» Given material
########################################
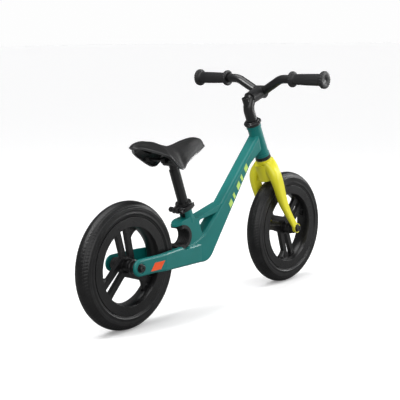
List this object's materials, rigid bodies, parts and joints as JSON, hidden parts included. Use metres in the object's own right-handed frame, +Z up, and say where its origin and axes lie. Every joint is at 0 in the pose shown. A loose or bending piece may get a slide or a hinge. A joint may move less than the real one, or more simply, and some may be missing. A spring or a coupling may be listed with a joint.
{
  "type": "balance bike",
  "caption": "Child's balance bike: teal cast frame with twin rear stays, lime fork, foam tyres on double-spoke wheels, padded saddle and bent handlebar.",
  "frame": {"origin": "on the floor, midway between the two axles and in the bike's middle plane", "axes": "+X towards the front wheel, +Y to the rider's left, +Z up"},
  "size_m": [0.9139, 0.412, 0.5773],
  "materials": {
    "frame_paint": "semi-gloss teal green powder coat on cast metal",
    "fork_paint": "semi-gloss lime yellow powder coat",
    "black_metal": "satin black paint over metal",
    "steel": "bright zinc plated steel",
    "wheel_plastic": "moulded black glass-filled nylon",
    "tyre_foam": "black solid foam, slightly shiny moulded skin",
    "grip_rubber": "soft black rubber",
    "pad_rubber": "ribbed black rubber",
    "saddle_pad": "black skin over soft padding",
    "decal_orange": "orange-red film",
    "decal_lime": "lime green film"
  },
  "bodies": {
    "frame": {"frame": "frame_paint", "footrest_pad": "pad_rubber", "headset_lower_cup": "black_metal", "headset_upper_cup": "black_metal", "rear_axle": "steel", "rear_axle_nuts": "black_metal", "rear_axle_spacers": "steel", "seat_collar": "black_metal", "quick_release_pin": "steel", "quick_release_nut": "black_metal", "stay_decals": "decal_orange", "tube_stripes": "decal_lime"},
    "fork": {"fork": "fork_paint", "steerer": "black_metal", "crown_race": "black_metal", "headset_bearings": "steel", "headset_top_cover": "black_metal", "front_axle": "steel", "front_axle_nuts": "black_metal", "front_axle_spacers": "steel"},
    "handlebar": {"stem": "black_metal", "stem_quill": "black_metal", "handlebar": "black_metal", "expander_bolt": "black_metal", "expander_wedge": "steel", "grip_left": "grip_rubber", "grip_right": "grip_rubber"},
    "front_wheel": {"front_rim": "wheel_plastic", "front_spokes": "wheel_plastic", "front_tyre": "tyre_foam", "front_wheel_bearings": "steel", "front_hub_caps": "wheel_plastic"},
    "rear_wheel": {"rear_rim": "wheel_plastic", "rear_spokes": "wheel_plastic", "rear_tyre": "tyre_foam", "rear_wheel_bearings": "steel", "rear_hub_caps": "wheel_plastic"},
    "seat_post": {"seat_post": "black_metal", "seat_post_plug": "wheel_plastic"},
    "saddle": {"saddle": "saddle_pad", "saddle_shell": "wheel_plastic", "rail_sockets": "wheel_plastic", "saddle_rails": "steel", "clamp_cheeks": "black_metal", "clamp_bolt": "black_metal"},
    "quick_release_lever": {"quick_release_lever": "black_metal"}
  },
  "joints": [
    {"name": "steering", "type": "hinge", "parent": "frame", "child": "fork", "pos_m": [0.307, 0, 0.15], "axis": [-0.4226, 0, 0.9063], "range_deg": [-90, 90]},
    {"name": "handlebar_height", "type": "slide", "parent": "fork", "child": "handlebar", "axis": [-0.4226, 0, 0.9063], "range_m": [0, 0.03]},
    {"name": "front_wheel_spin", "type": "hinge", "parent": "fork", "child": "front_wheel", "pos_m": [0.307, 0, 0.15], "axis": [0, 1, 0], "continuous": true},
    {"name": "rear_wheel_spin", "type": "hinge", "parent": "frame", "child": "rear_wheel", "pos_m": [-0.307, 0, 0.15], "axis": [0, 1, 0], "continuous": true},
    {"name": "seat_height", "type": "slide", "parent": "frame", "child": "seat_post", "axis": [-0.342, 0, 0.9397], "range_m": [-0.028, 0.045]},
    {"name": "saddle_tilt", "type": "hinge", "parent": "seat_post", "child": "saddle", "pos_m": [-0.1432, 0, 0.37268], "axis": [0, 1, 0], "range_deg": [-8, 8]},
    {"name": "quick_release", "type": "hinge", "parent": "frame", "child": "quick_release_lever", "pos_m": [-0.1289, -0.017, 0.25444], "axis": [0.342, 0, -0.9397], "range_deg": [0, 150]}
  ]
}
########################################
» Aim of the exercise
Output all of the material, please, exactly as it stands.

» Written answer
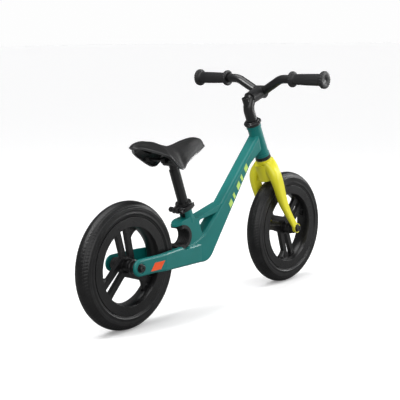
List this object's materials, rigid bodies, parts and joints as JSON, hidden parts included. Use metres in the object's own right-handed frame, +Z up, and say where its origin and axes lie. Every joint is at 0 in the pose shown. A loose or bending piece may get a slide or a hinge. A joint may move less than the real one, or more simply, and some may be missing. A spring or a coupling may be listed with a joint.
{
  "type": "balance bike",
  "caption": "Child's balance bike: teal cast frame with twin rear stays, lime fork, foam tyres on double-spoke wheels, padded saddle and bent handlebar.",
  "frame": {"origin": "on the floor, midway between the two axles and in the bike's middle plane", "axes": "+X towards the front wheel, +Y to the rider's left, +Z up"},
  "size_m": [0.9139, 0.412, 0.5773],
  "materials": {
    "frame_paint": "semi-gloss teal green powder coat on cast metal",
    "fork_paint": "semi-gloss lime yellow powder coat",
    "black_metal": "satin black paint over metal",
    "steel": "bright zinc plated steel",
    "wheel_plastic": "moulded black glass-filled nylon",
    "tyre_foam": "black solid foam, slightly shiny moulded skin",
    "grip_rubber": "soft black rubber",
    "pad_rubber": "ribbed black rubber",
    "saddle_pad": "black skin over soft padding",
    "decal_orange": "orange-red film",
    "decal_lime": "lime green film"
  },
  "bodies": {
    "frame": {"frame": "frame_paint", "footrest_pad": "pad_rubber", "headset_lower_cup": "black_metal", "headset_upper_cup": "black_metal", "rear_axle": "steel", "rear_axle_nuts": "black_metal", "rear_axle_spacers": "steel", "seat_collar": "black_metal", "quick_release_pin": "steel", "quick_release_nut": "black_metal", "stay_decals": "decal_orange", "tube_stripes": "decal_lime"},
    "fork": {"fork": "fork_paint", "steerer": "black_metal", "crown_race": "black_metal", "headset_bearings": "steel", "headset_top_cover": "black_metal", "front_axle": "steel", "front_axle_nuts": "black_metal", "front_axle_spacers": "steel"},
    "handlebar": {"stem": "black_metal", "stem_quill": "black_metal", "handlebar": "black_metal", "expander_bolt": "black_metal", "expander_wedge": "steel", "grip_left": "grip_rubber", "grip_right": "grip_rubber"},
    "front_wheel": {"front_rim": "wheel_plastic", "front_spokes": "wheel_plastic", "front_tyre": "tyre_foam", "front_wheel_bearings": "steel", "front_hub_caps": "wheel_plastic"},
    "rear_wheel": {"rear_rim": "wheel_plastic", "rear_spokes": "wheel_plastic", "rear_tyre": "tyre_foam", "rear_wheel_bearings": "steel", "rear_hub_caps": "wheel_plastic"},
    "seat_post": {"seat_post": "black_metal", "seat_post_plug": "wheel_plastic"},
    "saddle": {"saddle": "saddle_pad", "saddle_shell": "wheel_plastic", "rail_sockets": "wheel_plastic", "saddle_rails": "steel", "clamp_cheeks": "black_metal", "clamp_bolt": "black_metal"},
    "quick_release_lever": {"quick_release_lever": "black_metal"}
  },
  "joints": [
    {"name": "steering", "type": "hinge", "parent": "frame", "child": "fork", "pos_m": [0.307, 0, 0.15], "axis": [-0.4226, 0, 0.9063], "range_deg": [-90, 90]},
    {"name": "handlebar_height", "type": "slide", "parent": "fork", "child": "handlebar", "axis": [-0.4226, 0, 0.9063], "range_m": [0, 0.03]},
    {"name": "front_wheel_spin", "type": "hinge", "parent": "fork", "child": "front_wheel", "pos_m": [0.307, 0, 0.15], "axis": [0, 1, 0], "continuous": true},
    {"name": "rear_wheel_spin", "type": "hinge", "parent": "frame", "child": "rear_wheel", "pos_m": [-0.307, 0, 0.15], "axis": [0, 1, 0], "continuous": true},
    {"name": "seat_height", "type": "slide", "parent": "frame", "child": "seat_post", "axis": [-0.342, 0, 0.9397], "range_m": [-0.028, 0.045]},
    {"name": "saddle_tilt", "type": "hinge", "parent": "seat_post", "child": "saddle", "pos_m": [-0.1432, 0, 0.37268], "axis": [0, 1, 0], "range_deg": [-8, 8]},
    {"name": "quick_release", "type": "hinge", "parent": "frame", "child": "quick_release_lever", "pos_m": [-0.1289, -0.017, 0.25444], "axis": [0.342, 0, -0.9397], "range_deg": [0, 150]}
  ]
}